Rev. Dr. Joel Mitchell, Pastor



Morgan Park

 Baptist Church

11024 S. Bell Avenue 

Chicago, IL 60643

​773-445-9443

​Reflection April 17, 2016


Can We Really Understand God? Part 2
by
Rev. Dr. Thomas Aldworth


     Last week I wrote about how we might come to understand God. This week I’d like to continue that reflection. Part of the great problem with understanding God is that we normally perceive understanding as something that takes place only within our minds. But we’ll probably never accomplish any true understanding of God if we stick to our minds alone.

     Too often I believe we try to use our minds, the functioning part of our brains, to grasp the idea of God. But God is much more than an idea or a concept. God is the deep reality underlying everything there is and everything there will be. God is much too large to be grasped with the human mind. More is required.

     I worry about our children and our children’s children who believe God and the idea of God can be reduced to a scientific exploration. In essence, this is what happened to the idea of God in the 18th Century Age of Enlightenment. Reason - the use of our human brains - was brought to bear upon every philosophical and theological issue.

     In the Age of Enlightenment, religious beliefs were reduced to ridicule. Faith was seen as profoundly misguided and anti-scientific. Scientific approaches replaced what were considered “out-dated” religious approaches to reality.
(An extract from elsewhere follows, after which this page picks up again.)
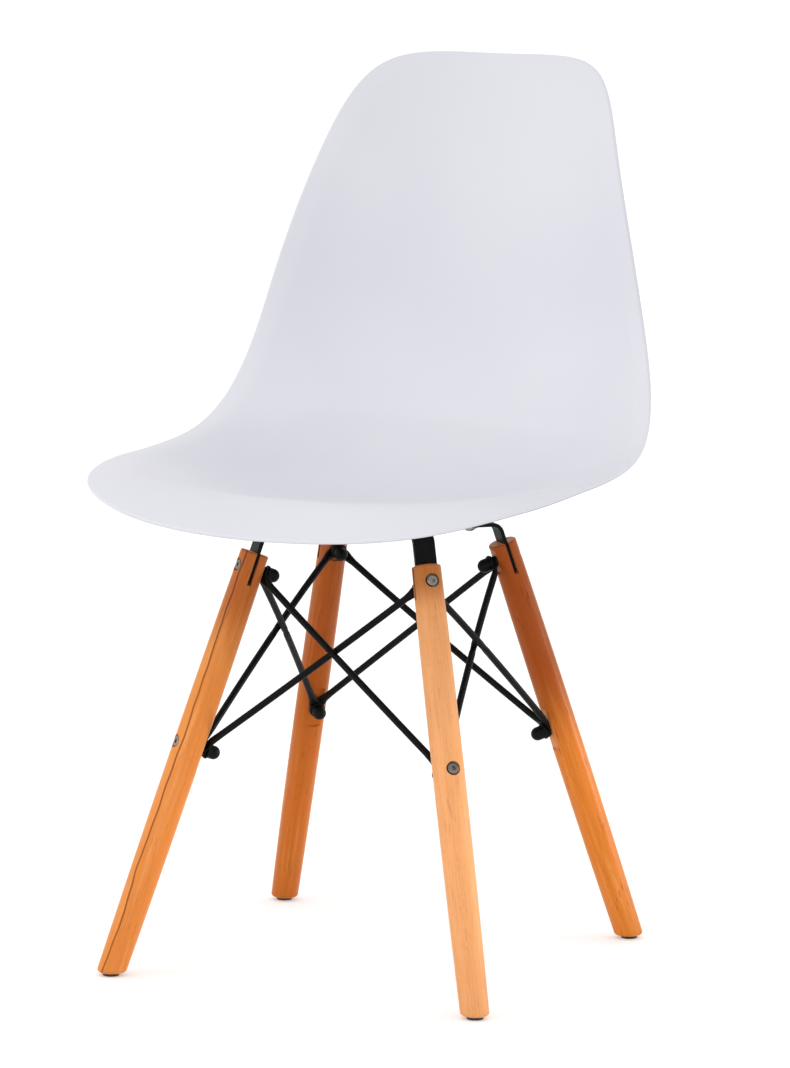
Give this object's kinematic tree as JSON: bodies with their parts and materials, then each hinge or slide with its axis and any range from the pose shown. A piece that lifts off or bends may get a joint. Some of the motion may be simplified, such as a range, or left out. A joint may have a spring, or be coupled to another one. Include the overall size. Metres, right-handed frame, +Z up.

     In a true sense, fundamentalism can be seen as the on-going reaction to the unsettling ideas of the Age of Enlightenment. Fundamentalism - in any religion - is the belief that science has little or no place in religious dialogue.

     If the Bible supposedly shows that the earth is about 7,000 years old (it doesn‘t), then, by God, that’s how old it must be! Even though science, with a high degree of certitude, reveals our earth to be 4.5 billion years old, science must be wrong!

     It’s easy understanding the appeal of fundamentalism and biblical literalism. And there was certainly much “over-reaching” in the ideas generated by the Age of Enlightenment. Science has its rightful place but faith also has an important place in our world and in human life.

     Here are some thoughts from Professor Marcus Borg’s The God We Never Knew: “In our time, most of us in the Western world have become ‘cultural despisers of religion’ whether we know it or not. What belonged only to the educated elites two hundred years ago has become the wide-spread modern worldview - the taken-for-granted assumptions of our culture about what is real and what life is about.

     “Some of us resist the impact of the modern worldview by becoming fundamentalists, insisting on the truthfulness of pre-modern Christian ways of seeing things in spite of their conflicts with modern (scientific-based) knowledge.”

     But we cannot help our young cling to a belief in God and a belief in the Bible if we fail to appreciate our modern worldview. We must take science seriously. My beloved Beth and I are very much enjoying the 2014 mini-series, Cosmos, which gives a very up-to-date understanding of the universe in which we find ourselves. The problem, though, is that Cosmos, leaves little room for any belief in God or in a Creator.

     Let me state something clearly here: we cannot come to know God with our minds alone! But, fortunately, there are other ways of knowing, other ways of seeking understanding, that are not solely based on our minds and intellectual reason.

     Here is an important point from the philosophy professor Jacob Needleman’s What is God?: “There’s a knowledge in the mind … but there’s also a knowledge in the heart and in the body. And for all the important questions of life, these three sources of knowledge have to come together.

     “When you love someone or something you can understand things about them that you cannot understand or even perceive with the mind alone (this is knowledge from the heart) … And there is knowledge in the body also. When you learn to play a musical instrument or ride a bicycle or draw a picture … it’s essential that the body learns and knows … And human beings are gifted with the possibility, and maybe the necessity, the duty of bringing these (three) sources of knowing together.”

     In my forty plus years of full-time ministry, I’ve come to appreciate that we cannot come to God with our minds alone - our hearts and our bodies are essential components for any attempt to touch God. Our hearts, our bodies, and our minds underlie any desire to dip our feet into the vast ocean of the Almighty.

     We will NEVER be capable of helping our young come to God through the faulty tenets of fundamentalism and literalism with its disdain of science. The only path to serious faith lies in bringing our minds, our hearts, and our bodies into the most engaging question there is: who is God and how might we encounter the Almighty?     Again from Needleman: “It is only in and through people, inwardly developed men and women, that God can act … on earth. Bluntly speaking, the (best) proof for the existence of God is the existence of people who are inhabited by and who manifest God.”  May it be so for us!